In the chest of a woman are an array of things including agression, treachery, deceit, negative ambition, love and wisdom. The so-called fairer sex cannot be pigeonholed because she is capable of anything.
Where there's a woman, there's magic. That's how African-American writer, Ntoshage Shange, expressed her conviction that one can never always grasp the rationale behind a woman's actions.
Similar sentiments were re-echoed at the National Theatre last week where Efo Kodjo Mawugbe's play, In the Chest Of a Woman, ran for three nights.
When Efo's women bared their chests, it was hard to understand why a woman would persuade her daughter to hold herself out as a boy and not rise to her defence when her life was at stake as a result of the deceit.
Another woman fell desperately in love with her cousin and defiantly claimed she had been impregnated by a woman.
There were other instances that eventually showed that in the chest of a woman are an array of things including agression, treachery, deceit, negative ambition, love and wisdom. The so-called fairer sex cannot be pigeonholed because she is capable of anything.
In The Chest Of a Woman is about succession in a kingdom called Ebusa where the elder daughter of the queenmother, played by Agartha Ofori, is sidestepped in favour of her younger male sibling.
She is greatly incensed by the action and resolves to turn things around through any means, fair or foul.
Chief Justice Georgina Wood, in whose honour the play was staged, was in the audience on the well-attended opening night.
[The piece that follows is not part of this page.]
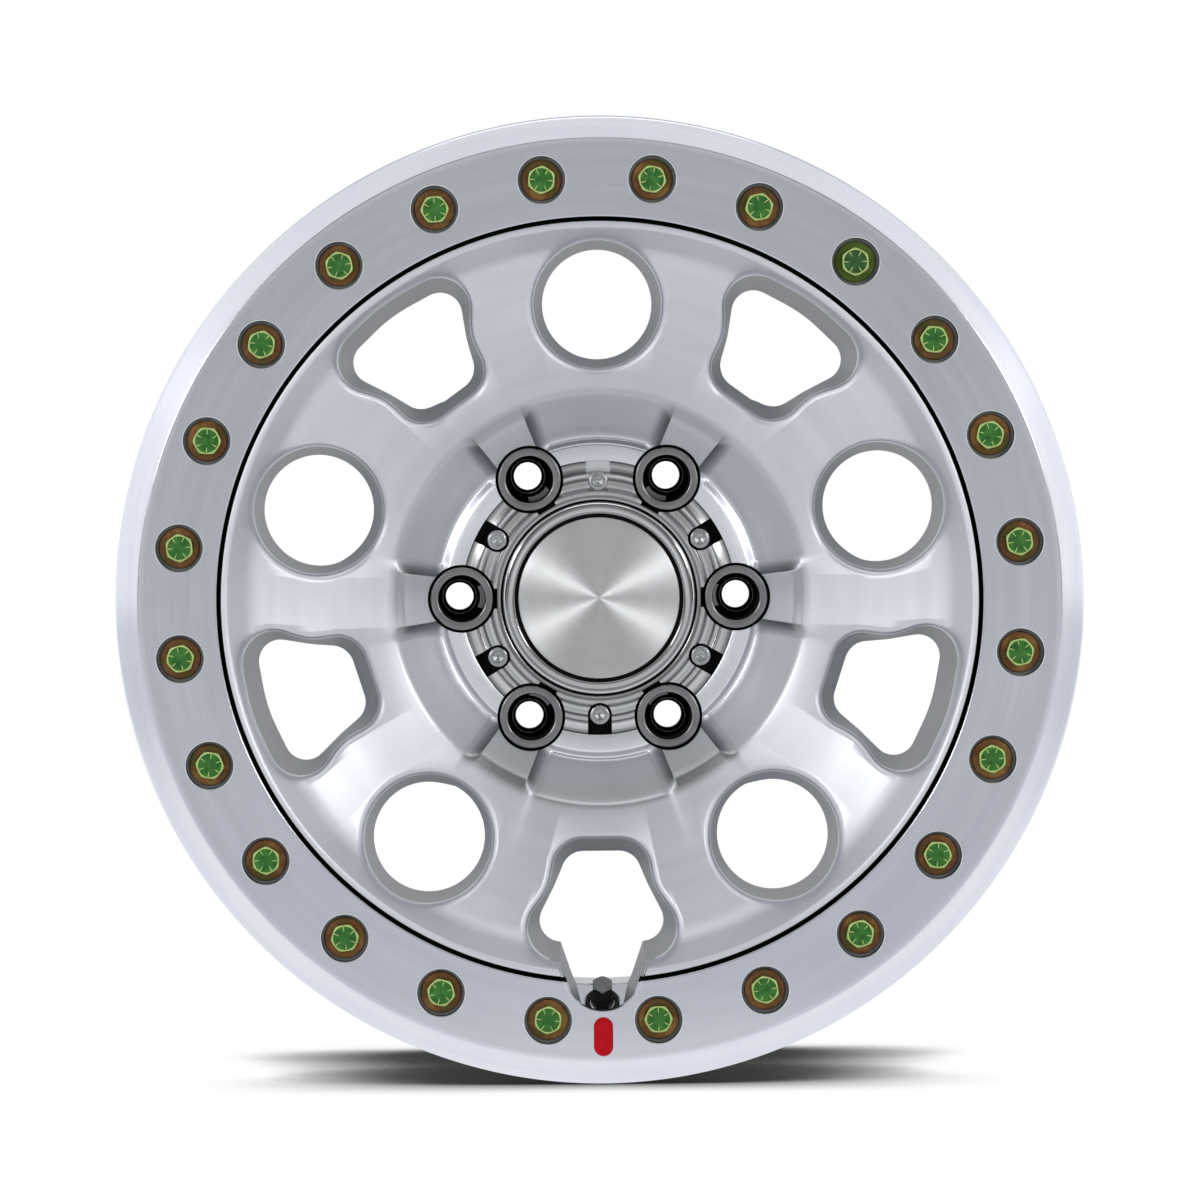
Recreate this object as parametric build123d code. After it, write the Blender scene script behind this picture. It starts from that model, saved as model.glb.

Her appointment to the very high legal office in the land had prompted dramatist Efo Mawugbe, who is also the Deputy Executive Director (Artistic) of the National Theatre, to rescusitate the play he had first written and directed some 22 years ago.
Credit must go to Efo Mawugbe for his firm grasp of Ghanaian culture which was displayed in delightful proverb-laden dialogue, 'silly' village gossip and humorous outbursts by the characters.
These were thoughtfully sprinkled in the play, putting the audience constantly on edge for something to smile, sneer or cheer about.
Casting on the whole was good. Agartha Ofori was in total command of her role as the slighted elder daughter of the queenmother who dreams up a grand scam to annex the stool.
Her caustic, feminist, anti-male pronouncements drew cheers, mainly from the females. Some of the men in the audience shouted back at her to mind her language.
Agnes Dapaah has played countless roles standing or sitting but as the weak, old dying queenmother, she had to lie flat on her back for the whole period she was on stage. The veteran actress handled that well.
Edinam Atatsi and Agnes Panfred were so natural with their gossip sessions that they carried the audience along everytime they appeared on stage.
Pamela Karikari, Vera Bonney, Dr Ossei Agyeman, Solo Sampah and the rest of the cast acted well. Otopah Poakwa, who played the king was at his best when he threatened to abdicate instead of sitting by to see custom enslave his people. Production elements like costumes, lighting and sets aided the smooth flow of the plot.
The play ran for three hours without an intermission but the audience sat through and enjoyed every bit of it.
There have been appeals from the public to the National Theatre to re-stage the play. Efo Mawugbe says the requests will be met in October after the play has toured Koforidua, Cape Coast, Takoradi and Kumasi.